-------- COLLECTED DATA

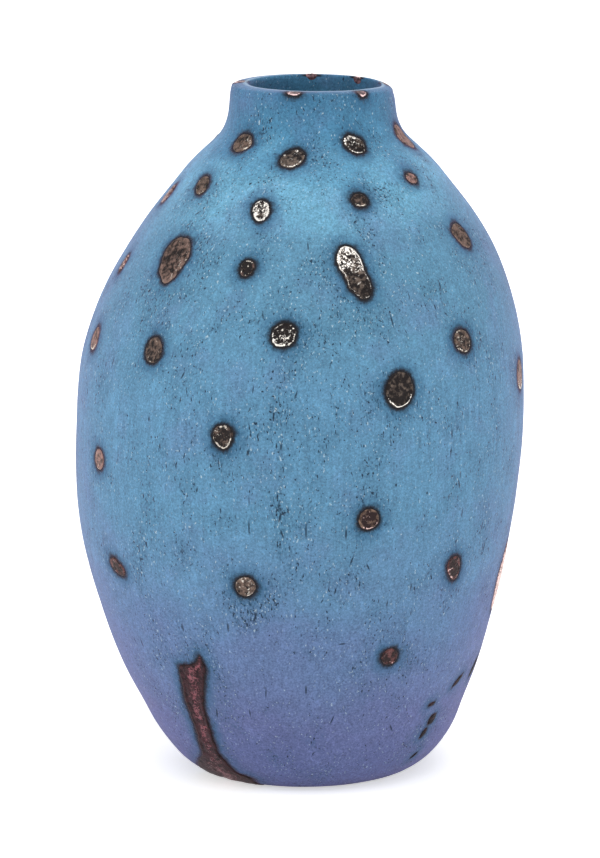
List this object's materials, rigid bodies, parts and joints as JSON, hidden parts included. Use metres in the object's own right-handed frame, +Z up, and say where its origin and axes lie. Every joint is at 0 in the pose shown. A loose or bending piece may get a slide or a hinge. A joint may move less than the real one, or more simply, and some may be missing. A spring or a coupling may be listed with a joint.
{
  "type": "faience jar",
  "caption": "Hand-built faience jar with a rounded belly and a short open neck, its matt blue wall inlaid flush with small dark metallic clay pellets.",
  "frame": {"origin": "centre of the flat underside of the foot", "axes": "+Z up along the jar, -Y towards the viewer of the picture, +X to that viewer's right, where the rim dips"},
  "size_m": [0.1955, 0.195, 0.3],
  "materials": {
    "blue_faience": "matt self-glazed paste, mottled and pitted",
    "bronze_clay": "satin metallic brown",
    "silvered_clay": "satin metallic, silver in parts",
    "copper_red_clay": "satin red-brown",
    "rosy_clay": "satin rosy brown",
    "iron_brown_clay": "matt dark brown, worn"
  },
  "bodies": {
    "root": {"back_belly_pellet_large": "silvered_clay", "back_belly_pellet_left": "bronze_clay", "back_belly_pellet_middle": "bronze_clay", "back_belly_pellet_right": "bronze_clay", "back_foot_pellet": "copper_red_clay", "back_lower_bean": "copper_red_clay", "back_lower_pellet_left": "bronze_clay", "back_lower_pellet_right": "copper_red_clay", "back_neck_pellet_left": "bronze_clay", "back_neck_pellet_right": "bronze_clay", "back_shoulder_pellet_left": "bronze_clay", "back_shoulder_pellet_middle": "silvered_clay", "back_shoulder_pellet_right": "bronze_clay", "back_shoulder_pellet_small": "bronze_clay", "back_upper_pellet_far_left": "bronze_clay", "back_upper_pellet_left": "bronze_clay", "back_upper_pellet_right": "bronze_clay", "back_upper_teardrop": "bronze_clay", "back_waist_pellet_left": "bronze_clay", "back_waist_pellet_middle": "bronze_clay", "back_waist_pellet_right": "bronze_clay", "belly_pellet_far_left": "bronze_clay", "belly_pellet_far_right": "bronze_clay", "belly_pellet_front": "silvered_clay", "belly_pellet_large": "silvered_clay", "belly_pellet_left": "bronze_clay", "belly_pellet_right": "bronze_clay", "foot_fleck_trail": "iron_brown_clay", "foot_pellet_right": "copper_red_clay", "foot_strip": "iron_brown_clay", "jar_body": "blue_faience", "lower_bean_left": "copper_red_clay", "lower_egg_right": "copper_red_clay", "lower_pellet_front": "bronze_clay", "lower_slab_far_right": "copper_red_clay", "neck_pellet_far_right": "bronze_clay", "neck_pellet_front": "silvered_clay", "neck_pellet_left": "bronze_clay", "neck_pellet_right": "silvered_clay", "rim_pellet_back": "rosy_clay", "rim_pellet_back_right": "rosy_clay", "rim_pellet_front_left": "rosy_clay", "rim_pellet_front_right": "rosy_clay", "rim_pellet_left": "rosy_clay", "rim_pellet_right": "rosy_clay", "shoulder_pellet_far_left": "copper_red_clay", "shoulder_pellet_front_left": "silvered_clay", "shoulder_pellet_front_right": "bronze_clay", "shoulder_pellet_half_moon": "bronze_clay", "shoulder_pellet_left": "bronze_clay", "shoulder_pellet_right": "bronze_clay", "upper_bean_front_right": "silvered_clay", "upper_pellet_front_left": "bronze_clay", "upper_sliver_left": "copper_red_clay", "upper_teardrop_left": "bronze_clay", "waist_egg_front_left": "bronze_clay", "waist_pellet_far_left": "bronze_clay", "waist_pellet_front_right": "copper_red_clay"}
  },
  "joints": []
}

----------------

▸ AIM
Each line above must be reproduced exactly as it stands.

▸ EXPECTED OUTPUT
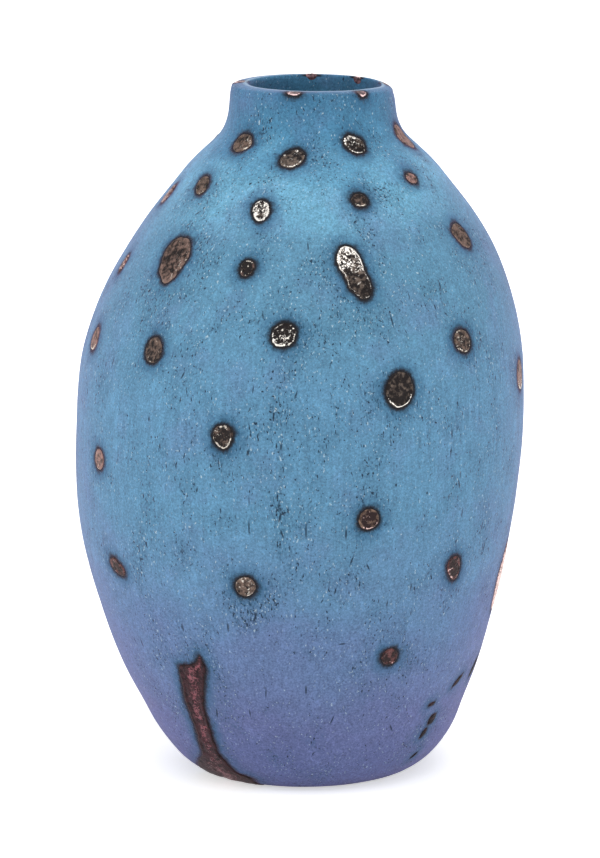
List this object's materials, rigid bodies, parts and joints as JSON, hidden parts included. Use metres in the object's own right-handed frame, +Z up, and say where its origin and axes lie. Every joint is at 0 in the pose shown. A loose or bending piece may get a slide or a hinge. A joint may move less than the real one, or more simply, and some may be missing. A spring or a coupling may be listed with a joint.
{
  "type": "faience jar",
  "caption": "Hand-built faience jar with a rounded belly and a short open neck, its matt blue wall inlaid flush with small dark metallic clay pellets.",
  "frame": {"origin": "centre of the flat underside of the foot", "axes": "+Z up along the jar, -Y towards the viewer of the picture, +X to that viewer's right, where the rim dips"},
  "size_m": [0.1955, 0.195, 0.3],
  "materials": {
    "blue_faience": "matt self-glazed paste, mottled and pitted",
    "bronze_clay": "satin metallic brown",
    "silvered_clay": "satin metallic, silver in parts",
    "copper_red_clay": "satin red-brown",
    "rosy_clay": "satin rosy brown",
    "iron_brown_clay": "matt dark brown, worn"
  },
  "bodies": {
    "root": {"back_belly_pellet_large": "silvered_clay", "back_belly_pellet_left": "bronze_clay", "back_belly_pellet_middle": "bronze_clay", "back_belly_pellet_right": "bronze_clay", "back_foot_pellet": "copper_red_clay", "back_lower_bean": "copper_red_clay", "back_lower_pellet_left": "bronze_clay", "back_lower_pellet_right": "copper_red_clay", "back_neck_pellet_left": "bronze_clay", "back_neck_pellet_right": "bronze_clay", "back_shoulder_pellet_left": "bronze_clay", "back_shoulder_pellet_middle": "silvered_clay", "back_shoulder_pellet_right": "bronze_clay", "back_shoulder_pellet_small": "bronze_clay", "back_upper_pellet_far_left": "bronze_clay", "back_upper_pellet_left": "bronze_clay", "back_upper_pellet_right": "bronze_clay", "back_upper_teardrop": "bronze_clay", "back_waist_pellet_left": "bronze_clay", "back_waist_pellet_middle": "bronze_clay", "back_waist_pellet_right": "bronze_clay", "belly_pellet_far_left": "bronze_clay", "belly_pellet_far_right": "bronze_clay", "belly_pellet_front": "silvered_clay", "belly_pellet_large": "silvered_clay", "belly_pellet_left": "bronze_clay", "belly_pellet_right": "bronze_clay", "foot_fleck_trail": "iron_brown_clay", "foot_pellet_right": "copper_red_clay", "foot_strip": "iron_brown_clay", "jar_body": "blue_faience", "lower_bean_left": "copper_red_clay", "lower_egg_right": "copper_red_clay", "lower_pellet_front": "bronze_clay", "lower_slab_far_right": "copper_red_clay", "neck_pellet_far_right": "bronze_clay", "neck_pellet_front": "silvered_clay", "neck_pellet_left": "bronze_clay", "neck_pellet_right": "silvered_clay", "rim_pellet_back": "rosy_clay", "rim_pellet_back_right": "rosy_clay", "rim_pellet_front_left": "rosy_clay", "rim_pellet_front_right": "rosy_clay", "rim_pellet_left": "rosy_clay", "rim_pellet_right": "rosy_clay", "shoulder_pellet_far_left": "copper_red_clay", "shoulder_pellet_front_left": "silvered_clay", "shoulder_pellet_front_right": "bronze_clay", "shoulder_pellet_half_moon": "bronze_clay", "shoulder_pellet_left": "bronze_clay", "shoulder_pellet_right": "bronze_clay", "upper_bean_front_right": "silvered_clay", "upper_pellet_front_left": "bronze_clay", "upper_sliver_left": "copper_red_clay", "upper_teardrop_left": "bronze_clay", "waist_egg_front_left": "bronze_clay", "waist_pellet_far_left": "bronze_clay", "waist_pellet_front_right": "copper_red_clay"}
  },
  "joints": []
}